• DATASET CONTENT:
## START

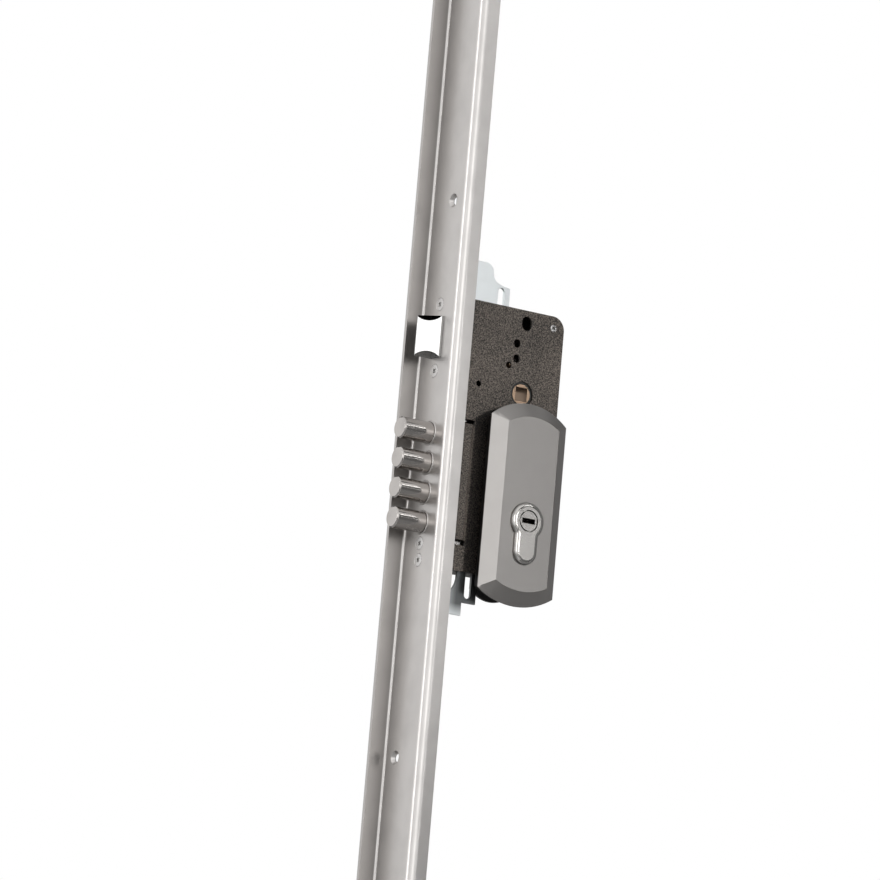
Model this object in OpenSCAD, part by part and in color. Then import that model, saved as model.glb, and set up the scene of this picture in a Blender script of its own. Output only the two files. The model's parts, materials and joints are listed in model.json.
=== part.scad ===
// Multipoint mortise door lock with a folded forend, four round deadbolts, a latch, two driven rods
// and a profile cylinder behind a security escutcheon. Millimetres.
// X = 0 is the front face of the forend and +X goes into the door. Y = 0 is the middle plane of the
// case and +Y goes to the inside of the door. Z = 0 is the cylinder axis and +Z is up.
// The rest position is the locked one: bolts, latch and rods are all thrown.

/* [Forend] */
// Thickness of the folded sheet
forend_t = 2.5; // [2:0.25:3]
// Middle plane to the outer face of the near flange
near_width = 21.1; // [18.4:0.1:24]
// Middle plane to the inner face of the far flange
far_width = 18.5; // [16:0.1:20]
// How far the near flange goes back from the front face
near_depth = 13; // [10:0.5:18]
// How far the far flange stands in front of the front face
far_rise = 12; // [8:0.5:16]
// Inner radius of the near bend
near_bend = 3; // [0.5:0.25:4]
// Inner radius of the far bend
far_bend = 1.75; // [0.5:0.25:3]
// Forend end above the cylinder axis
forend_top = 450; // [400:10:1100]
// Forend end below the cylinder axis
forend_bottom = 350; // [310:10:1000]

/* [Fixings] */
// Shank diameter of the forend fixing screws
fixing_d = 5; // [4:0.5:5.5]
// Head diameter of the countersunk forend fixing holes
fixing_head = 9; // [7:0.5:9.5]
// Height of the upper hole of the near row
near_row_top = 201.4; // [190:1:230]
// Height of the lower hole of the near row, below the axis
near_row_bottom = 290; // [285:1:300]
// Height of the upper hole of the far row
far_row_top = 350; // [300:1:360]
// Height of the lower hole of the far row, below the axis
far_row_bottom = 159; // [140:1:200]
// Offset of the near row from the middle plane
near_row_y = 5.4; // [5:0.2:8]
// Offset of the far row from the middle plane
far_row_y = 7.2; // [5.6:0.2:9]

/* [Case] */
// Forend front face to the cylinder axis
backset = 63; // [62.5:0.25:64]
// Cylinder axis to the back of the case
case_back = 28.6; // [26:0.2:34]
// Top of the latch to the top of the case
latch_cover = 14.8; // [14.5:0.1:15.5]
// Cylinder axis to the bottom of the case
case_bottom = 36.3; // [36:0.1:37]
// Outside thickness of the case
case_w = 16; // [16:0.25:18]
// Thickness of the case plates and rims
plate_t = 1.5; // [1.2:0.1:1.6]
// Thickness of the front wall of the case
front_t = 2; // [1.5:0.1:2.2]
// Outer radius of the two back corners
corner_r = 9; // [5:0.5:12]
// How far the pressed bulge over the bolts stands out
bulge_h = 2.5; // [2:0.1:4]
// Depth of the pressed bulge, from the forend front face
bulge_depth = 29; // [29:0.25:30]
// Height of the open slot at each end of the bulge
bulge_slot = 3.2; // [2:0.2:3.6]
// Diameter of the through hole for a handle screw
handle_hole_d = 7.4; // [6:0.1:8]
// Diameter of the case rivets
rivet_d = 2.5; // [2:0.25:3]

/* [Deadbolts] */
// Number of deadbolts
bolt_count = 4; // [4:1:4]
// Diameter of a deadbolt
bolt_d = 14; // [13:0.25:14.5]
// Distance from bolt to bolt
bolt_pitch = 19.3; // [18.5:0.1:19.6]
// Height of the middle of the bolt group
bolt_mid = 20.7; // [20.2:0.1:21.2]
// How far a thrown bolt stands out of the forend
bolt_out = 22.4; // [21:0.2:24]
// Length of the round head of a bolt inside the forend
bolt_seat = 6.9; // [6.2:0.1:7]
// Chamfer on the end of a bolt
bolt_chamfer = 0.8; // [0.4:0.1:1.5]
// Length of the flat bolt tail
tail_len = 7; // [6:0.2:7.4]
// Height of the flat bolt tail
tail_h = 8; // [6:0.5:8.5]
// Thickness of the flat bolt tail
tail_t = 3; // [2.4:0.1:3.1]

/* [Gear train] */
// Pitch of the teeth, along the pitch line
tooth_pitch = 4; // [3.96:0.02:4.04]
// Teeth of the cylinder cam
cam_teeth = 10; // [10:1:10]
// Teeth of the wheel
wheel_teeth = 32; // [32:1:32]
// Teeth of the pinion
pinion_teeth = 8; // [8:1:8]
// Turns of the key from locked to unlocked
key_turns = 2; // [2:1:2]
// Cylinder axis to the gear stud, along the case
stud_front = 12; // [11.6:0.1:12.4]
// Thickness of the wheel
wheel_t = 3; // [2.5:0.1:3.2]
// Diameter of the gear stud
stud_d = 5; // [4:0.25:5.5]
// Metal taken off each tooth for play
tooth_play = 0.2; // [0.15:0.05:0.3]

/* [Rods] */
// How far the rods and shoot bolts move
rod_travel = 12; // [10:0.5:12]
// Thickness of a link plate
link_t = 1.8; // [1.5:0.1:1.8]
// Thickness of the bolt carrier
carrier_t = 1.7; // [1.5:0.1:1.7]
// Diameter of the pins that drive the rods
drive_pin_d = 5; // [4:0.25:5]
// Width of the guide slots in the link plates
guide_slot = 4.8; // [4.4:0.1:4.8]
// Diameter of the rivets in the guide slots
guide_rivet_d = 4; // [3:0.1:4.2]
// Width of a rod
rod_w = 12; // [10:0.5:12]
// Thickness of a rod
rod_t = 4; // [3:0.25:4.5]
// Front of the forend to the middle of a rod
rod_x = 13; // [12.5:0.25:13.5]
// Diameter of a shoot bolt
shoot_d = 12; // [12:0.25:13]
// How far a thrown shoot bolt stands out of the forend end
shoot_out = 16; // [14:1:25]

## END

• EXERCISE REQUIREMENTS: Repeat the listing above without any change.

• OUTPUT BELOW:
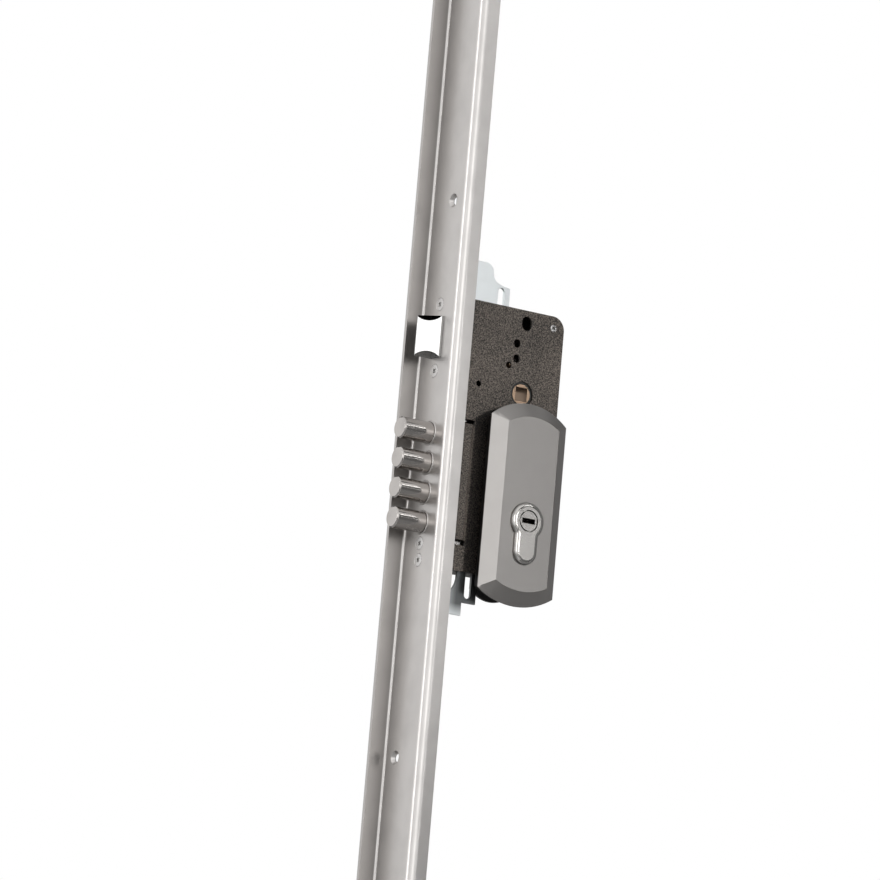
Model this object in OpenSCAD, part by part and in color. Then import that model, saved as model.glb, and set up the scene of this picture in a Blender script of its own. Output only the two files. The model's parts, materials and joints are listed in model.json.
=== part.scad ===
// Multipoint mortise door lock with a folded forend, four round deadbolts, a latch, two driven rods
// and a profile cylinder behind a security escutcheon. Millimetres.
// X = 0 is the front face of the forend and +X goes into the door. Y = 0 is the middle plane of the
// case and +Y goes to the inside of the door. Z = 0 is the cylinder axis and +Z is up.
// The rest position is the locked one: bolts, latch and rods are all thrown.

/* [Forend] */
// Thickness of the folded sheet
forend_t = 2.5; // [2:0.25:3]
// Middle plane to the outer face of the near flange
near_width = 21.1; // [18.4:0.1:24]
// Middle plane to the inner face of the far flange
far_width = 18.5; // [16:0.1:20]
// How far the near flange goes back from the front face
near_depth = 13; // [10:0.5:18]
// How far the far flange stands in front of the front face
far_rise = 12; // [8:0.5:16]
// Inner radius of the near bend
near_bend = 3; // [0.5:0.25:4]
// Inner radius of the far bend
far_bend = 1.75; // [0.5:0.25:3]
// Forend end above the cylinder axis
forend_top = 450; // [400:10:1100]
// Forend end below the cylinder axis
forend_bottom = 350; // [310:10:1000]

/* [Fixings] */
// Shank diameter of the forend fixing screws
fixing_d = 5; // [4:0.5:5.5]
// Head diameter of the countersunk forend fixing holes
fixing_head = 9; // [7:0.5:9.5]
// Height of the upper hole of the near row
near_row_top = 201.4; // [190:1:230]
// Height of the lower hole of the near row, below the axis
near_row_bottom = 290; // [285:1:300]
// Height of the upper hole of the far row
far_row_top = 350; // [300:1:360]
// Height of the lower hole of the far row, below the axis
far_row_bottom = 159; // [140:1:200]
// Offset of the near row from the middle plane
near_row_y = 5.4; // [5:0.2:8]
// Offset of the far row from the middle plane
far_row_y = 7.2; // [5.6:0.2:9]

/* [Case] */
// Forend front face to the cylinder axis
backset = 63; // [62.5:0.25:64]
// Cylinder axis to the back of the case
case_back = 28.6; // [26:0.2:34]
// Top of the latch to the top of the case
latch_cover = 14.8; // [14.5:0.1:15.5]
// Cylinder axis to the bottom of the case
case_bottom = 36.3; // [36:0.1:37]
// Outside thickness of the case
case_w = 16; // [16:0.25:18]
// Thickness of the case plates and rims
plate_t = 1.5; // [1.2:0.1:1.6]
// Thickness of the front wall of the case
front_t = 2; // [1.5:0.1:2.2]
// Outer radius of the two back corners
corner_r = 9; // [5:0.5:12]
// How far the pressed bulge over the bolts stands out
bulge_h = 2.5; // [2:0.1:4]
// Depth of the pressed bulge, from the forend front face
bulge_depth = 29; // [29:0.25:30]
// Height of the open slot at each end of the bulge
bulge_slot = 3.2; // [2:0.2:3.6]
// Diameter of the through hole for a handle screw
handle_hole_d = 7.4; // [6:0.1:8]
// Diameter of the case rivets
rivet_d = 2.5; // [2:0.25:3]

/* [Deadbolts] */
// Number of deadbolts
bolt_count = 4; // [4:1:4]
// Diameter of a deadbolt
bolt_d = 14; // [13:0.25:14.5]
// Distance from bolt to bolt
bolt_pitch = 19.3; // [18.5:0.1:19.6]
// Height of the middle of the bolt group
bolt_mid = 20.7; // [20.2:0.1:21.2]
// How far a thrown bolt stands out of the forend
bolt_out = 22.4; // [21:0.2:24]
// Length of the round head of a bolt inside the forend
bolt_seat = 6.9; // [6.2:0.1:7]
// Chamfer on the end of a bolt
bolt_chamfer = 0.8; // [0.4:0.1:1.5]
// Length of the flat bolt tail
tail_len = 7; // [6:0.2:7.4]
// Height of the flat bolt tail
tail_h = 8; // [6:0.5:8.5]
// Thickness of the flat bolt tail
tail_t = 3; // [2.4:0.1:3.1]

/* [Gear train] */
// Pitch of the teeth, along the pitch line
tooth_pitch = 4; // [3.96:0.02:4.04]
// Teeth of the cylinder cam
cam_teeth = 10; // [10:1:10]
// Teeth of the wheel
wheel_teeth = 32; // [32:1:32]
// Teeth of the pinion
pinion_teeth = 8; // [8:1:8]
// Turns of the key from locked to unlocked
key_turns = 2; // [2:1:2]
// Cylinder axis to the gear stud, along the case
stud_front = 12; // [11.6:0.1:12.4]
// Thickness of the wheel
wheel_t = 3; // [2.5:0.1:3.2]
// Diameter of the gear stud
stud_d = 5; // [4:0.25:5.5]
// Metal taken off each tooth for play
tooth_play = 0.2; // [0.15:0.05:0.3]

/* [Rods] */
// How far the rods and shoot bolts move
rod_travel = 12; // [10:0.5:12]
// Thickness of a link plate
link_t = 1.8; // [1.5:0.1:1.8]
// Thickness of the bolt carrier
carrier_t = 1.7; // [1.5:0.1:1.7]
// Diameter of the pins that drive the rods
drive_pin_d = 5; // [4:0.25:5]
// Width of the guide slots in the link plates
guide_slot = 4.8; // [4.4:0.1:4.8]
// Diameter of the rivets in the guide slots
guide_rivet_d = 4; // [3:0.1:4.2]
// Width of a rod
rod_w = 12; // [10:0.5:12]
// Thickness of a rod
rod_t = 4; // [3:0.25:4.5]
// Front of the forend to the middle of a rod
rod_x = 13; // [12.5:0.25:13.5]
// Diameter of a shoot bolt
shoot_d = 12; // [12:0.25:13]
// How far a thrown shoot bolt stands out of the forend end
shoot_out = 16; // [14:1:25]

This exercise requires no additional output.